GIVEN INSTRUCTION = Return the full listing exactly as it is written.

-----

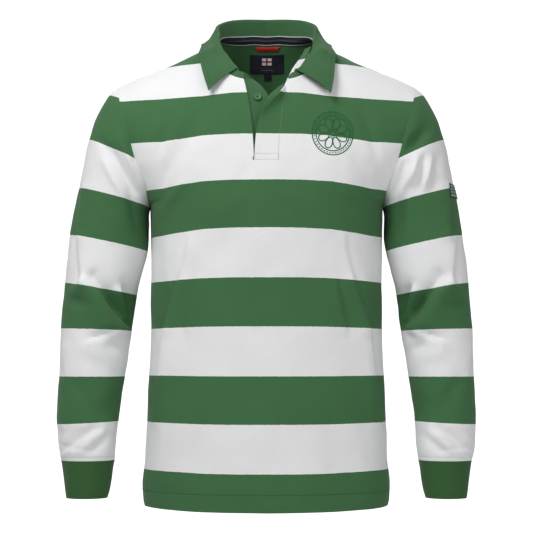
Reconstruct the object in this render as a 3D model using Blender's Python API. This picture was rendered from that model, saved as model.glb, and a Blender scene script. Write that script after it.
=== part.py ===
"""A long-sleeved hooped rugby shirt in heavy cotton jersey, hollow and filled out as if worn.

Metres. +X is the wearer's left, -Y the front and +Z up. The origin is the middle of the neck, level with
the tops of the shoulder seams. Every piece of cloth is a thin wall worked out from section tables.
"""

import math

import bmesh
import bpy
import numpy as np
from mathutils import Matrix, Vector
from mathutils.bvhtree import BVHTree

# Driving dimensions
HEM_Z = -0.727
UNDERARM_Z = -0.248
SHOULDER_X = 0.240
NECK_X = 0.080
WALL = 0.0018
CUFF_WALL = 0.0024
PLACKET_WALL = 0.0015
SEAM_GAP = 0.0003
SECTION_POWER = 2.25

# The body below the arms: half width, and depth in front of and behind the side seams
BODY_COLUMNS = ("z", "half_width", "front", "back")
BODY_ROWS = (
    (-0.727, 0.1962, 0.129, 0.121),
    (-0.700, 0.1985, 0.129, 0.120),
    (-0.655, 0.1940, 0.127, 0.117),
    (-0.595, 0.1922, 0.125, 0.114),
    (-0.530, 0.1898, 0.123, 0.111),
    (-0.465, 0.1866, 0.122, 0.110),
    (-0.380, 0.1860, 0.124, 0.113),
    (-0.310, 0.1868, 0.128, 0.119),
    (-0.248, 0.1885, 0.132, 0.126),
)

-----

CORRECT RESPONSE =
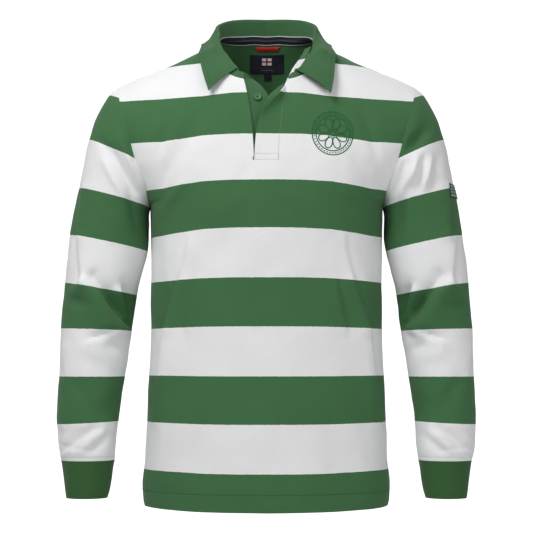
Reconstruct the object in this render as a 3D model using Blender's Python API. This picture was rendered from that model, saved as model.glb, and a Blender scene script. Write that script after it.
=== part.py ===
"""A long-sleeved hooped rugby shirt in heavy cotton jersey, hollow and filled out as if worn.

Metres. +X is the wearer's left, -Y the front and +Z up. The origin is the middle of the neck, level with
the tops of the shoulder seams. Every piece of cloth is a thin wall worked out from section tables.
"""

import math

import bmesh
import bpy
import numpy as np
from mathutils import Matrix, Vector
from mathutils.bvhtree import BVHTree

# Driving dimensions
HEM_Z = -0.727
UNDERARM_Z = -0.248
SHOULDER_X = 0.240
NECK_X = 0.080
WALL = 0.0018
CUFF_WALL = 0.0024
PLACKET_WALL = 0.0015
SEAM_GAP = 0.0003
SECTION_POWER = 2.25

# The body below the arms: half width, and depth in front of and behind the side seams
BODY_COLUMNS = ("z", "half_width", "front", "back")
BODY_ROWS = (
    (-0.727, 0.1962, 0.129, 0.121),
    (-0.700, 0.1985, 0.129, 0.120),
    (-0.655, 0.1940, 0.127, 0.117),
    (-0.595, 0.1922, 0.125, 0.114),
    (-0.530, 0.1898, 0.123, 0.111),
    (-0.465, 0.1866, 0.122, 0.110),
    (-0.380, 0.1860, 0.124, 0.113),
    (-0.310, 0.1868, 0.128, 0.119),
    (-0.248, 0.1885, 0.132, 0.126),
)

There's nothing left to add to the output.